Casino RNGs are typically hardware-based (HRNG) — using physical processes like electronic noise or radioactive decay to generate true randomness — rather than purely algorithmic (PRNG), which are deterministic and could in theory be predicted if the seed value were known. Regulatory agencies (the Nevada Gaming Control Board, the UK Gambling Commission) audit casino RNGs to verify statistical randomness and correct return-to-player rates.
The return-to-player (RTP) percentage on a slot machine — the opposite of the house edge — is programmed into the RNG's payout table. A machine with 95% RTP returns $95 for every $100 put in on average. Individual sessions can produce wins far above or below this; the 95% figure is a statistical guarantee over millions of plays.
Why Card Counting "Works" — And Why Casinos Ban It
Blackjack is the one mainstream casino game where skilled play can eliminate or reverse the house edge. Card counting — tracking the ratio of high to low cards remaining in the deck — allows a player to identify when the remaining deck favours the player and increase their bet at those moments.
Ed Thorp's 1962 book Beat the Dealer proved mathematically that card counting could give players a small positive edge. Card counting is not illegal (it is using information that is publicly available to all players at the table), but casinos prohibit it and may ask known counters to leave.
The casino's response was to increase the number of decks used (making counting harder), shuffle more frequently (eliminating the advantage of a depleted deck), and use automatic shuffling machines that continuously shuffle cards (eliminating counting entirely). The arms race between counters and casinos illustrates that casinos' profit depends on maintaining genuine randomness — once a pattern can be exploited, the house edge disappears.
The Monty Hall Problem: Counterintuitive Probability
No discussion of randomness in game shows is complete without the Monty Hall problem — the most famous counterintuitive probability puzzle in mathematics, based on the game show Let's Make a Deal.

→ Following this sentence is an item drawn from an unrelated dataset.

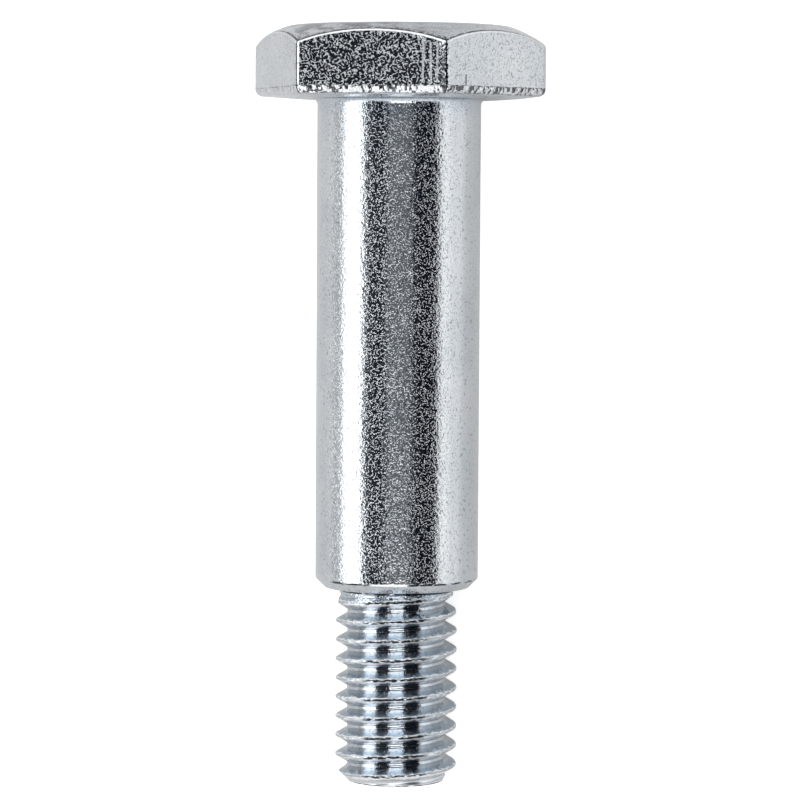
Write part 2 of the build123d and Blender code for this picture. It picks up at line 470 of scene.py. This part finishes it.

The setup: three doors, one car, two goats. You choose a door. The host (who knows where the car is) opens one of the remaining doors, revealing a goat. You are then offered the choice to switch to the other unopened door or stay with your original choice. Should you switch?
The mathematically correct answer: yes, always switch. Switching wins the car 2/3 of the time; staying wins only 1/3 of the time.
The explanation: when you first choose, you have a 1/3 chance of being right. The host's action (revealing a goat) does not affect this probability — it is already determined by your initial choice. The remaining door "inherits" the 2/3 probability that was distributed across the two doors you did not choose. By switching, you are effectively betting that your first choice was wrong — which it was, 2/3 of the time.
When Marilyn vos Savant published this solution in Parade magazine in 1990, she received thousands of letters from mathematicians and academics insisting she was wrong. She was right. The problem illustrates how deeply human intuition misunderstands conditional probability.
Game Show Randomness: Fairness vs. Drama
Modern game shows balance genuine randomness with production needs. Fully random outcomes create boring television — a show where contestants randomly win or lose provides no narrative arc. Game shows are designed to create suspense, close calls, and memorable moments.
This creates a tension with genuine randomness. Many game shows use randomness-like mechanisms (shuffled cards, spinning wheels, random draws) that are genuinely random but are constrained to produce balanced outcomes — ensuring that different contestants encounter roughly equivalent difficulty levels across episodes.
Regulatory requirements for game shows that qualify as lotteries under gambling law mandate genuine random selection of winners. Production choices that make outcomes feel more dramatic — staging, editing, music — must not compromise the randomness of the actual selection mechanism.
References
- Thorp, E.O. (1962). Beat the Dealer. Blaisdell Publishing.
- Ethier, S.N. (2010). The Doctrine of Chances: Probabilistic Aspects of Gambling. Springer.
- vos Savant, M. (1990). Ask Marilyn. Parade Magazine.
- Selvin, S. (1975). A problem in probability. The American Statistician, 29(1), 67.
- Nevada Gaming Control Board. (2023). Gaming revenues. gaming.nv.gov.